Sarewitz seems confused about what rationality means. He even hauls out that old chestnut about science also involving faith.

Yet scientists who occupy that ground are often too slow to recognize the irrational bases of their own beliefs, and too quick to draw a line between the scientific and the irrational. Take, for example, how we come to know what science discovers. Most people, including most scientists, can acquire knowledge of the Higgs only through the metaphors and analogies that physicists and science writers use to try to explain phenomena that can only truly be characterized mathematically.

For those who cannot follow the mathematics, belief in the Higgs is an act of faith, not of rationality.

Any scientist would readily concede a lack of complete knowledge of how the world works. We know that we cannot prove that the laws of science are true or will hold the next time we test them, however many tests they have passed previously. So we do take it on faith that they will continue to hold. But the faith of the scientist lies in the taking of the final small step that crosses the tiny gap between confidence that a proposition is true because of overwhelming evidence in support of it, and certainty. It is a perfectly rational step to take. The faith of the religious, on the other hand, involves a huge step because it requires the crossing of an enormous gulf to believe in the absence of evidence.

It is the difference between crossing a wide raging river by taking steps on rocks that are closely spaced and span the width of the river and provide firm footholds, and trying to leap across it in one go. The former would be rational to do, the latter not so.

Sarewitz goes on to praise the sense of awe that the ruins generate.

At Angkor, the genius of a long-vanished civilization, expressed across the centuries through its monuments, allows visitors to connect with things that lie beyond their knowing in a way that no journalistic or popular scientific account of the Higgs boson can. Put another way, if, in a thousand years, someone visited the ruins of the Large Hadron Collider, where the Higgs experiment was conducted, it is doubtful that they would get from the relics of the detectors and super­conducting magnets a sense of the subatomic world that its scientists say it revealed.

The reason that Angkor and other religious edifices strike an emotional chord is because they were designed to do so, to inspire awe in their beholders. You can be sure that aesthetics played hardly any role in the deliberations of the designers of the LHC. They were not building a timeless monument in praise of the Higgs boson.

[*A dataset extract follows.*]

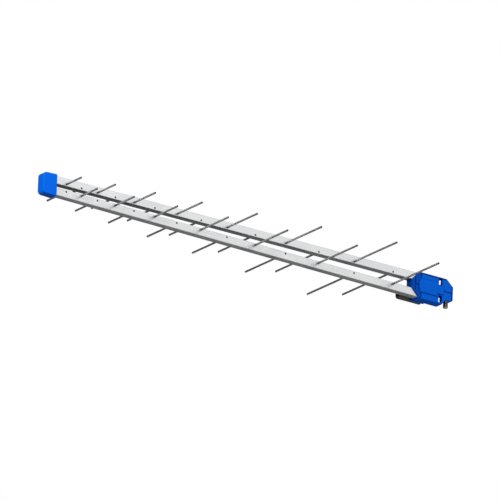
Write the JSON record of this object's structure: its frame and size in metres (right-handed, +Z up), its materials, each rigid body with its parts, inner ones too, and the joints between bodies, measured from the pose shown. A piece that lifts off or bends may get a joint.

Their goal was to find that goddamn particle as quickly and as efficiently as possible. After the LHC has served its purpose, it will likely be stripped of anything of value and the rest buried. To disparage the scientific achievement of the LHC in detecting the Higgs boson because future ruins will not inspire a sense of awe is as absurd as to disparage the creators of the Angkor temples because it did not discover the Higgs boson centuries earlier.

The discoveries of science are more timeless and universal than any temple ruin. The fact is that we puny humans, having been around for just a tiny fraction of the time that our universe has existed and occupying a tiny speck of the universe, have been able to learn so much about where we came from and where we are going. To me that generates much greater awe than a bunch of decaying buildings, however much they might be architecturally pleasing, that were dedicated to promoting a false belief.

Comments

  1. sailor1031 says

    Sarewitz has a PhD in Geological Sciences, although he doesn’t appear to have actually worked as a scientist. If geology didn’t impress him as the temples at Angkor have, what chance in his mind for the Higgs boson (which is obviously only abstrusely theoretical compared to religion which is magnificently mythological…)?

  2. jaytheostrich says

    Why don’t they just start calling it the Mass Particle, that would solve a few problems. It’s what it’s supposed to do, isn’t it?

  3. Hamilton Jacobi says

    Some have suggested that a better nickname might be ‘that goddamn particle’ since it proved so hard to detect.

    Actually, ‘the God Particle’ is quite appropriate in that respect.

  4. Hamilton Jacobi says

    But I guess they should stop calling it that now since someone has found evidence for it.

  5. Crudely Wrott says

    I can certainly appreciate Sarewitz’s sense of wonderment as he walks through the temples. Their design and embellishments were so designed. Their antiquity and their slow succumbing to the embrace of the jungle create a heady sense of history and stoic strength.

    That said, I think he would have a slightly different sense of things if he were to tour the LHC in person. There is more than sufficient awe in that edifice. Why, the excavations alone can overwhelm one with a feeling of insignificance and impermanence!